Rotorua district is renowned for its Māori culture and geothermal activity. There are bubbling mud pools, natural hot springs, and the 30m-tall Pohutu Geyser which erupts many times daily. It’s also home to a living Māori village and the New Zealand Māori Arts and Crafts Institute, with traditional wood carving and weaving schools. The high sulphur content of the hot pools results in a rather unique pungent aroma in the air, and it is because of this that Rotorua has been nick-named The Sulphur City.

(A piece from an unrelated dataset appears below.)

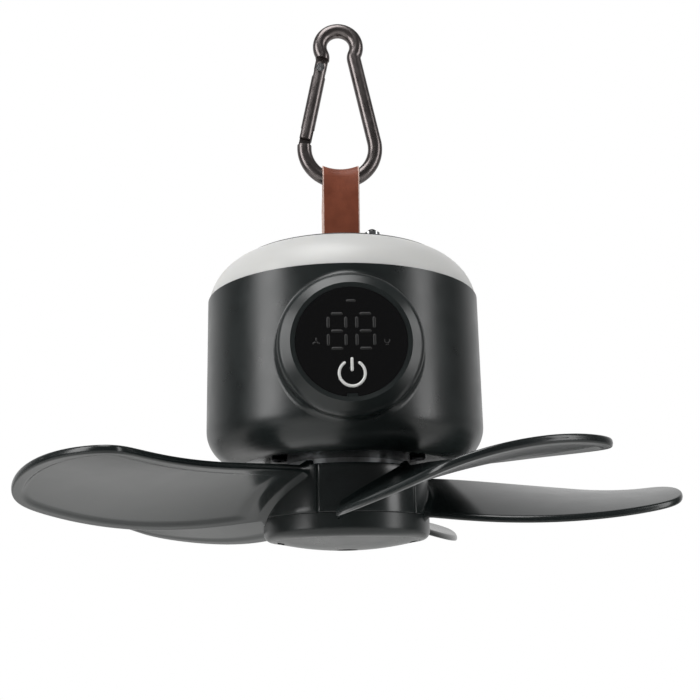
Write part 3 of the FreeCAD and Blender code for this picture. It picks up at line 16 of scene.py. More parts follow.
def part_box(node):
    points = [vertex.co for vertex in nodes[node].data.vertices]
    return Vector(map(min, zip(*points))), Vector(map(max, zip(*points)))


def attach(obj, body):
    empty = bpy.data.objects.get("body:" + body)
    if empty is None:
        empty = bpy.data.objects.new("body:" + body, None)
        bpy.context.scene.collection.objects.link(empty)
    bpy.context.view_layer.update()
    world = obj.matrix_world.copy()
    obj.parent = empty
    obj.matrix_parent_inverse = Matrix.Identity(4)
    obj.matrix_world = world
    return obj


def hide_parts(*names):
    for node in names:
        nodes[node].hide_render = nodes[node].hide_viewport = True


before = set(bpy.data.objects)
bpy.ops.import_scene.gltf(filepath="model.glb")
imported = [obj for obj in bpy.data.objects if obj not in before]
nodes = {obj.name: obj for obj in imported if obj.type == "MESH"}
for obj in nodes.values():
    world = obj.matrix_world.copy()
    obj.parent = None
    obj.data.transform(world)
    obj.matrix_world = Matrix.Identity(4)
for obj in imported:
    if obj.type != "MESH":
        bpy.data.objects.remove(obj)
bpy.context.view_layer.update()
print("packed nodes:", len(nodes))

# %% [markdown]
# The workshop thinks in millimetres and the scene in metres, so one value turns one into the other.
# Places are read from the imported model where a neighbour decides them: a piece measured from its
# neighbour can't drift away from it.

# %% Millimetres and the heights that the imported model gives
MM = 0.001


def node_box(name):
    """Lowest and highest corner of a node, in millimetres."""
    low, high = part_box(name)
    return np.array(low) / MM, np.array(high) / MM


COVER_TOP = node_box("cover_screws")[1][2]
HUB_TOP = node_box("hub_core")[1][2]
LIP_Z = node_box("hub_core")[0][2]
HUB_R = node_box("hub_core")[1][0]
LENS_LOW, LENS_HIGH = node_box("display_lens")
LENS_Z = (LENS_LOW[2] + LENS_HIGH[2]) / 2
print("cover", round(COVER_TOP, 2), "hub", round(HUB_TOP, 2), "lip", round(LIP_Z, 2))
print("window", round(LENS_Z, 2))

# %% [markdown]
# A new piece is a sheet of points worked out in one go: rows run along the piece, columns run round its
# section. Two helpers turn such a sheet into a closed skin. The faces always turn outwards when the
# rows go forward and the columns go round anticlockwise, seen from the front end.

# %% Skins from grids of points
def skin_faces(rows, columns, start=0):
    """Quads joining each point to its neighbours in the next row and the next column, round and round."""
    row, column = np.meshgrid(np.arange(rows - 1), np.arange(columns), indexing="ij")
    beside = (column + 1) % columns
    corners = (row * columns + column, row * columns + beside,
               (row + 1) * columns + beside, (row + 1) * columns + column)
    return (np.stack(corners, axis=-1).reshape(-1, 4) + start).tolist()


def end_faces(rows, columns, first, last, start=0):
    """Triangles from each end row to the point that closes it."""
    column = np.arange(columns)
    beside = (column + 1) % columns
    foot = np.stack([np.full(columns, first), beside + start, column + start], axis=-1)
    base = (rows - 1) * columns + start
    head = np.stack([np.full(columns, last), column + base, beside + base], axis=-1)
    return foot.tolist() + head.tolist()


def make_piece(name, skins, material, body, stands_for=()):
    """Mesh object from one or several grids in millimetres, shaded smooth and riding on its body."""
    points, faces, count = [], [], 0
    for skin in skins:
        rows, columns, _ = skin.shape
        faces += skin_faces(rows, columns, count)
        poles = count + rows * columns
        faces += end_faces(rows, columns, poles, poles + 1, count)
        points += [skin.reshape(-1, 3), skin[0].mean(0)[None], skin[-1].mean(0)[None]]
        count = poles + 2
    mesh = bpy.data.meshes.new(name)
    mesh.from_pydata((np.vstack(points) * MM).tolist(), [], faces)
    mesh.polygons.foreach_set("use_smooth", np.ones(len(mesh.polygons), bool))
    mesh.materials.append(material)
    piece = bpy.data.objects.new(name, mesh)
    bpy.context.scene.collection.objects.link(piece)
    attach(piece, body)
    if stands_for:
        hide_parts(*stands_for)
    print(name, "faces", len(mesh.polygons))
    return piece


def ease(share):
    """Smooth step from 0 to 1: three times the square less twice the cube."""
    share = np.clip(share, 0.0, 1.0)
    return share * share * (3 - 2 * share)


# %% [markdown]
# Every finish is a small network of nodes ending in one shader. Colours are picked as they look on
# a screen, so a function turns them into the linear light that the shader works in. One more function
# adds a node with its settings and links, so that a material reads as a list of what it is made of.
# A noise pattern stays mostly between three and seven tenths, so that is the range that gets spread.

# %% Colours and nodes
PATTERN_LOW = 0.3
PATTERN_HIGH = 0.7


def linear(shown, alpha=1.0):
    """Linear colour of a screen colour written as six hexadecimal digits, by the usual screen curve:
    a straight line for the darkest tones and a power of 2.4 above them."""
    parts = [int(shown[i:i + 2], 16) / 255 for i in (0, 2, 4)]
    return [p / 12.92 if p <= 0.04045 else ((p + 0.055) / 1.055) ** 2.4 for p in parts] + [alpha]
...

Stratford is the closest town to Egmont National Park. It is named after William Shakespeare’s birthplace and is home to New Zealand’s only Glockenspiel (the clock tower celebrates the town’s connection to the English playwright with scenes from Romeo and Juliet). There are many things to see and do along the Forgotten World Highway - one being the unique experience of travelling into the wilderness along the decommissioned railway line on self-drive carts.


Wellington is the capital of New Zealand.  It sits near the North Island’s southernmost point on the Cook Strait, and the strong winds through the Cook Strait give it the nickname "Windy Wellington”. Wellington’s iconic red cable car travels between Lambton Quay and the Wellington Botanic Gardens.  Cuba Street is a prominent street in Wellington, and is generally known as the centre of the city's unique culture. The Bucket Fountain consists of brightly coloured buckets filling with water and surprise-splashing people as they walk by.


The Butterfly House in Christchurch is a unique project that brings school children, residents and butterfly enthusiasts together. It is located on privately owned land, however, the generous owners have allowed the site to be used for education and events that provide community and environmental benefits. The children from St Michael’s Church School are the young caretakers of the Butterfly House, however, anyone can visit. It is truly a community collaboration, with over 100 schools growing swan plants for the summer months. This means there is a steady supply of mature swan plants laden with Monarch butterfly eggs and hungry caterpillars, and lots of flowers for the butterflies to enjoy.


Punakaiki is a small west coast settlement famous for its pancake rocks and blowholes (columns of water shoot skyward from rocks that resemble giant stacks of pancakes). The pancake rocks at Dolomite Point are limestone formations that began forming 30 million years ago, when lime-rich fragments of dead marine creatures were deposited on the seabed. These were later overlaid by layers of soft mud and clay. Earthquakes then raised them from the seabed. Local operators provide horse treks, canoe hire, caving, guided walks and rafting adventures, and there is a diverse range of birdlife and marine wildlife. Fur seals can be seen on the rocks and Hector’s dolphins close to the shore. There are many birds seen in the area, including blue penguins, shags, gannets and herons, and the Westland petrel has its only mainland breeding colonies close by.


Whilst there are many glaciers to be found, the three main attractions in New Zealand are Tasman, Fox and Franz Josef.  Visiting these ancient rivers of ice is a magical experience.  You can participate in guided ice walks, and helicopters and ski planes can take you up to where the glaciers begin.


Jackson Bay is a gently curving bay on the southern West Coast of New Zealand's South Island. The fishing village offers spectacular views of the ocean and the Southern Alps. Jackson Bay is one of only two known areas in the South Westland region of New Zealand that is regularly used as a nursery area by the rare Hector's dolphin females and their calves. The region has been designated a World Heritage Area.


Queenstown sits on the shores of the South Island’s Lake Wakatipu and is set against the dramatic Southern Alps. It is a base for exploring the region’s vineyards and historic mining towns, and is renowned for many adventure sports, including bungee jumping, jet-boating, skiing, skydiving, walking, cycling, and others.


Stewart Island is New Zealand's third-largest island, located 30 kilometres south of the South Island, across the Foveaux Strait. In the Māori language, Stewart Island is known as Rakiura, which means ‘the land of glowing skies’, and this refers to the Aurora Australis (Southern Lights) which often appears as sheets of light shimmering in the sky during the winter months. As well as searching the night sky for the glow, hiking and bird-watching are popular activities.


Dunedin is located at the head of Otago Harbour on the South Island’s southeast coast. It's known for its Māori and Scottish heritage, and Victorian and Edwardian architecture. Rare yellow-eyed penguins, Hooker sealions, and the majestic Northern Royal Albatross can be found on the Otago Peninsula, and as well as the wildlife, many natural attractions can be found amidst the hills and coastline.